Financé par la Banque mondiale, à travers l’Association internationale de développement (IDA), le projet lui a permis d’équiper son atelier en séchoir, lave-tête, miroirs, ventilateur, armoire de rangement et de divan grâce à une subvention de 200 000 F CFA (environ 341 dollars). Il lui a aussi offert une formation pour améliorer la gestion de son salon. Résultat : En un an d’activité dans son nouvel atelier, elle a embauché dix apprenties et enregistre un niveau de revenus sans précédent. « J’ai déjà pu construire un logement pour ma mère dans son village à Kpatakou et je m’occupe bien de mes trois enfants », confie-t-elle. Mieux, pour diversifier son activité, elle s’est formée à la confection d’articles à base de perles (colliers, sacs et autres objets d’arts) qu’elle propose à ses clientes.

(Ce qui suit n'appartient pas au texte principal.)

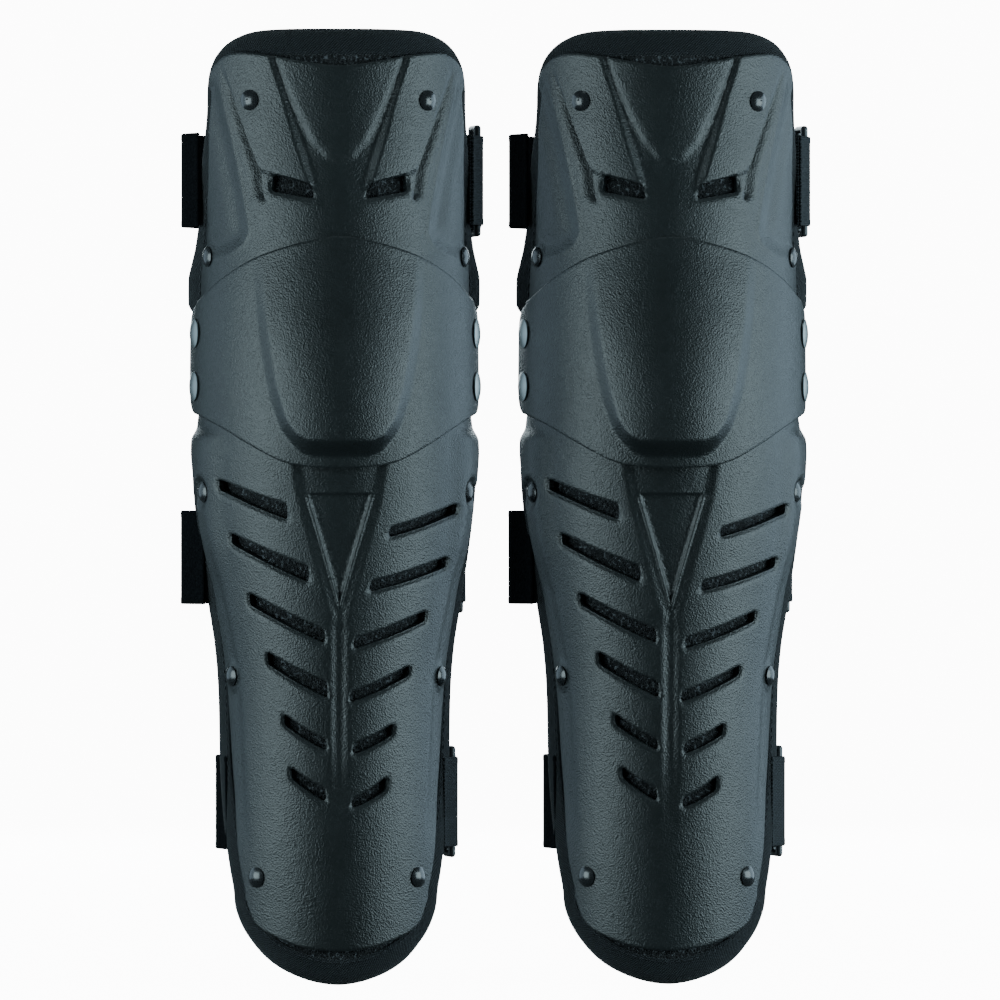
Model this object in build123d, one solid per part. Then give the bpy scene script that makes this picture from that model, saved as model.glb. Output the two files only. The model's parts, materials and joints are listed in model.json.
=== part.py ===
"""A pair of hinged knee and shin guards: hard thigh, knee and shin plates over a padded liner.

Millimetres. Each guard is drawn in its own frame: X across the leg, front towards -Y, +Z up the leg,
Z = 0 at the liner's bottom edge and Y = 0 on the two hinge axes. The pair then stands side by side,
astride the shared origin.
"""
from math import atan2, cos, degrees, radians, sin, sqrt
import os

from build123d import *

# ---- driving dimensions -------------------------------------------------------------------------
GUARD_SPACING = 168.0      # from one guard's centre line to the other's
LINER_TOP = 484.5          # overall height of a guard
UPPER_PIVOT_Z = 331.0      # thigh plate to knee cup
LOWER_PIVOT_Z = 304.0      # knee cup to shin plate
FLEX = 30.0                # degrees that each pivot can turn

PLATE_WALL = 2.8
CUP_WALL = 3.0
EAR_RADIUS = 10.0          # thigh and shin plate ears, around their pivots
EAR_SEAT = 7.5             # radius of the flat seat in an ear
EAR_RELIEF = 0.4           # taken off the half of an ear that turns forward
CUP_EAR_RADIUS = 14.0
BOSS_RADIUS = 5.5          # inside the knee cup, around each pivot

PIVOT_SHANK = 3.0          # radius
PIVOT_RUNNING = 0.05       # radial clearance in the turning ears
PIVOT_HEAD = 7.5           # radius of the domed hinge head
SEAT_FACE = 65.0           # outer face of the turning ear's seat, from the centre plane
EAR_BACK_FACE = 62.0
EAR_TILT = 13.7            # degrees, how far the knee cup's side leans from the pivot's plane

RIVET_HEAD = 5.2           # radius of the black plate rivets
RIVET_SHANK = 2.0
RIVET_WASHER = 5.0

MESH_WALL = 1.5
LINER_WALL = 8.0           # mesh and foam together
BINDING_WIDTH = 9.0
GAP = 0.35                 # soft parts stand this far off their neighbours

WEBBING = 48.0             # strap width
WEB_T = 1.6
TAB_T = 1.4
RING_BAR = 1.8             # radius of the ring's round bars
RING_REACH = 13.0          # between the ring's two long bars
RING_LEAN = 2.2            # the rear bar stands this far in from the front one
RING_OPENING = 50.0
RING_SLACK = 1.4           # room inside the strap's fold for the ring to swing

# Rows of an elliptical section: height, half width, half depth, foremost point.
THIGH_FORM = [
    (312, 69.6, 71.8, -53.1), (331, 69.6, 71.8, -53.1), (350, 69.7, 71.8, -52.5),
    (379, 70.3, 72.4, -50.9), (409, 72.0, 74.0, -50.0), (442, 77.0, 77.0, -50.0),
    (485, 80.0, 80.0, -50.5),
]
CUP_FORM = [
    (248, 73.6, 76.5, -55.3), (285, 74.2, 77.0, -57.5), (317, 74.2, 77.2, -58.2),
    (350, 73.6, 76.6, -57.2), (392, 72.4, 75.5, -54.0),
]
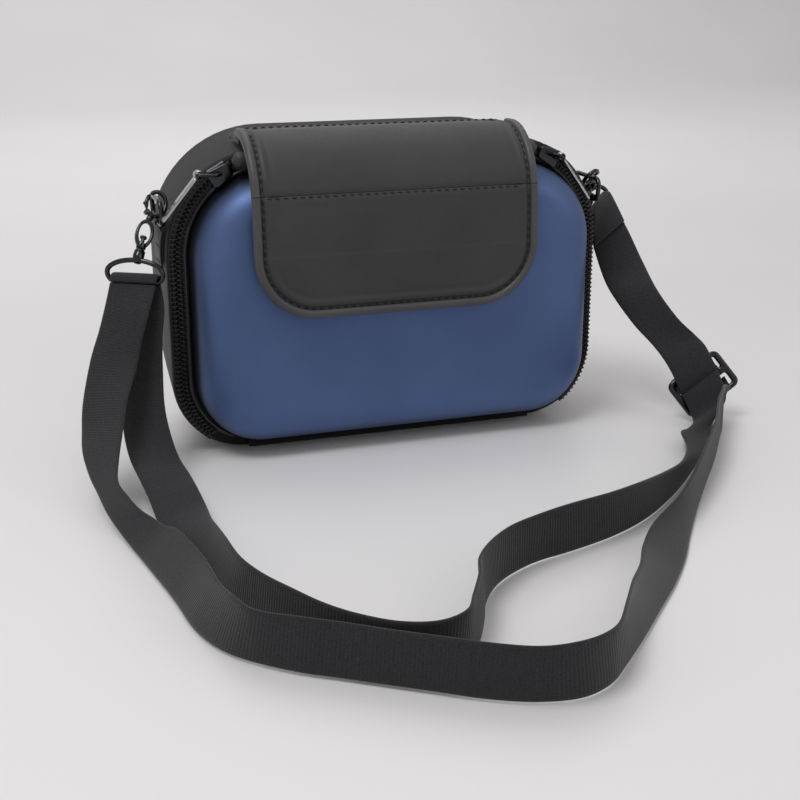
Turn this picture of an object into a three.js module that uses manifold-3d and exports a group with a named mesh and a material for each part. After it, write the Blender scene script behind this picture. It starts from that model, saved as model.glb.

Comme Christine, 17 000 jeunes béninois de 18 à 35 ans ont bénéficié d’une formation et d’une subvention pour lancer ou développer des activités artisanales, touristiques ou de transformation agricole dans les 77 communes du pays. Chez la plupart d’entre eux, le succès est au rendez-vous.

C’est le cas de Moukou Orou Koto, la trentaine, qui a développé une activité d’élevage de lapins à Boko, dans la commune de N’Dali dans le département du Borgou. Pendant la période des fêtes, il a pu commercialiser 40 têtes de lapins et faire plus de 120 000 F CFA de recettes (environ 204 dollars). « Je fais de l’élevage en pleine agglomération. Avec les recettes de la vente des lapins, ma maman, voyant mon sérieux, m’a fait un complément pour acquérir un domaine de 2 hectares et demi dans le village de Maréboro », explique le jeune éleveur.

La clé du succès : associer compétences de vie et en gestion

Dispensée avant l’octroi de la subvention, la formation auprès des jeunes éligibles comprend aussi une série d’ateliers destinés à booster leur confiance en soi, à leur apprendre à mieux communiquer et gérer les conflits, à savoir comment trouver leur idée d’entreprise, la créer et mieux la gérer. « Ces formations ont été déterminantes dans la réussite du projet. Les jeunes ont pris conscience de leur capacité à transformer leur vie avec peu de moyens », soutient Maxime Sogbossi, coordinateur du PEJ.

Une enquête de suivi d’impact du projet lancée par la Banque mondiale a révélé que 94 % des bénéficiaires ont utilisé la subvention pour investir dans leur entreprise, pour acheter des équipements productifs, faire du stock, rénover ou construire un local de travail. « Les indicateurs montrent que les activités menées par les femmes, qui représentent plus de 50 % des bénéficiaires, ont eu plus d’impact.

Ces femmes sont aujourd’hui moins en situation de sous-emploi, d’emplois vulnérables ou de chômage par rapports aux autres femmes qui n’ont pas bénéficié du projet », souligne Julia Vaillant, économiste au Laboratoire de la Banque mondiale pour l’égalité des sexes en Afrique et responsable de l’évaluation. 

« Le PEJ semble avoir réussi à améliorer l’insertion économique des jeunes en difficulté, notamment les filles, et y compris dans les zones les plus reculées du pays. Ce résultat positif pour l’emploi des jeunes sera examiné attentivement dans toute la région », souligne Thomas Bossuroy, économiste principal en charge du projet pour la Banque mondiale. Il y a fort à parier que bien des jeunes souhaiteront en effet marcher dans les traces de Christine et Moukou.

La dynamique impulsée par ce projet se poursuit avec la participation du Bénin au projet pour l’autonomisation des femmes et le dividende démographique au Sahel. Cette opération se propose, entre autres activités, d’aider les filles à accéder aux filières scientifiques et technologiques ainsi qu’à des secteurs d’activité prioritaires.

Les financements d’IDA-18 viendront également soutenir deux autres projets qui s’attacheront à développer des services pour la promotion de l’insertion sociale et économique des jeunes dans diverses communautés?: le projet d’éducation pour l’emploi et le projet pour l’inclusion des jeunes.